Further scientifically controlled tests have been carried out, testing among others the effect of the meditations on random-number generators in various parts of the world. (The tests involve deviation from randomness in the string of zeros and ones generated by the devices: such deviations have been noted in connection with meditations, as well as major events that affect the consciousness of many people, including terrorist attacks, wars, and even sports events.) “The results are interesting,” wrote Dr. Roger Nelson head of the Global Consciousness Project in charge of this experiment in Princeton, “with the cumulative deviation of the scores from their chance expectation showing a strong and persistent slope over the concatenation of nine hours of large-scale organized meditation. (Expectation for a cumulative deviation is a level, horizontal trend). The composite result is significant, with odds against chance greater than 20 to 1.”

Conclusions

The subjective experience, as well as the objective results of the Global Peace Meditation/Prayer Day give us warrant to affirm that human consciousness has a real effect on people and the world. The Club of Budapest is dedicated to the proposition that when many people join together to focus their consciousness on peace in the world, the outcome is likely to be highly significant: the combined power of their consciousness will help heal our war- and violence-torn world and overcome the sense of helplessness and separateness that is the root cause of people’s frustration and the conflict and violence that results from it.

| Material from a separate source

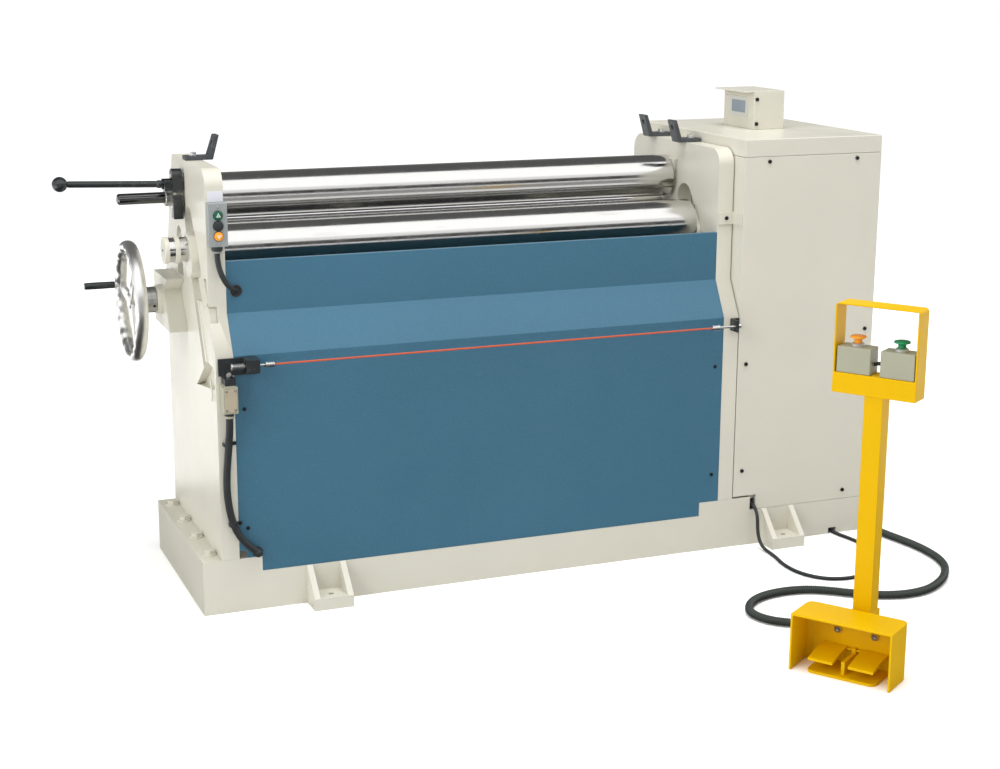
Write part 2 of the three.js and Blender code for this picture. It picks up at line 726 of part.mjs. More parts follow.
// Screws that lift the two saddles out of the frames
for (const side of [-1, 1]) {
  const name = side < 0 ? 'elevating_screw_left' : 'elevating_screw_right';
  const x = side * (frameInner + frameThickness / 2);
  const z = [saddle.low - seatGap - screw.length, saddle.low - seatGap];
  addMesh(machine, name, barZ(x, depthOf(lowerRoll.depth), z, screw.radius), finishes.steel);
}

// Ribbed link under the left block, in the frame's slanted channel
function linkSolid() {
  const x = [-frameOuter + channel.depth - seatGap - link.thickness, -frameOuter + channel.depth - seatGap];
  const raised = [x[0] - link.rib / 2, x[1]];
  const neck = outline([
    alongSlot(-link.neckEnd - link.rib, link.neckHalf),
    alongSlot(-link.neckEnd - link.rib, -link.neckHalf),
    alongSlot(-block.below, -link.neckHalf),
    alongSlot(-block.below, link.neckHalf),
  ]);
  const [frontHigh, frontLow] = [channel.topFront, channel.lowFront].map(inDepth);
  const [backHigh, backLow] = [channel.topBack, channel.lowBack].map(inDepth);
  const between = (high, low, z) => high[0] + ((low[0] - high[0]) * (high[1] - z)) / (high[1] - low[1]);
  const edge = (z) => [between(frontHigh, frontLow, z) + link.frontSlack, between(backHigh, backLow, z) - link.backSlack];
  const top = alongSlot(-link.neckEnd)[1];
  const [high, low] = [edge(top), edge(link.toe)];
  const arm = outline([[high[0], top], [low[0], link.toe], [low[1], link.toe], [high[1], top]]);
  const rib = (from, to, side) => outline([
    [from, top], [to, link.toe], [to + side * link.ribWidth, link.toe], [from + side * link.ribWidth, top],
  ]);
  const blockTool = plateX(blockOutline(seatGap), [x[0] - overrun, x[1] + overrun]);
  return cut(
    joined(plateX(neck, x), plateX(arm, x), plateX(rib(high[0], low[0], 1), raised), plateX(rib(high[1], low[1], -1), raised)),
    blockTool,
  );
}

addMesh(machine, 'bending_link', linkSolid(), finishes.cream);

// Worm housing with its stepped neck and the shaft's bore
const housingX = [-frameOuter - seatGap - housing.thickness, -frameOuter - seatGap];
const wheelY = depthOf(wheelAxis.depth);
const wheelZ = wheelAxis.height;
const neckEnd = housingX[0] - wheelHub.baseLength - wheelHub.neckLength;

function housingSolid() {
  const body = plateX(outline([
    [depthOf(housing.lowFront), housing.low],
    [depthOf(housing.back), housing.low],
    [depthOf(housing.back), housing.top],
    [depthOf(housing.lipDepth), housing.top],
    [depthOf(housing.waistDepth), housing.waist],
  ]), housingX);
  const base = barX([housingX[0] - wheelHub.baseLength, housingX[0] + overrun], wheelY, wheelZ, wheelHub.baseRadius);
  const neck = barX([neckEnd, housingX[0] + overrun], wheelY, wheelZ, wheelHub.neckRadius);
  const shaftBore = barX([neckEnd - overrun, housingX[1] - overrun], wheelY, wheelZ, wheelHub.shaft + runGap, 24);
  return cut(joined(body, base, neck), shaftBore);
}

addMesh(machine, 'worm_housing', housingSolid(), finishes.cream);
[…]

Building on the promise of the 2007 Global Peace Meditation/Prayer Day, The Club of Budapest, in partnership with the Goi Peace Foundation, plans to continue creating Global Peace Meditation/Prayer Days in the year 2008 and beyond. Future Global Days are to bring together not just one million but many millions of dedicated people, who will focus the power of their consciousness on peace in the world.  Such a “critical mass” of humans will, we believe, make a major and possibly crucial contribution toward achieving a world that is truly peaceful, humane, and sustainable.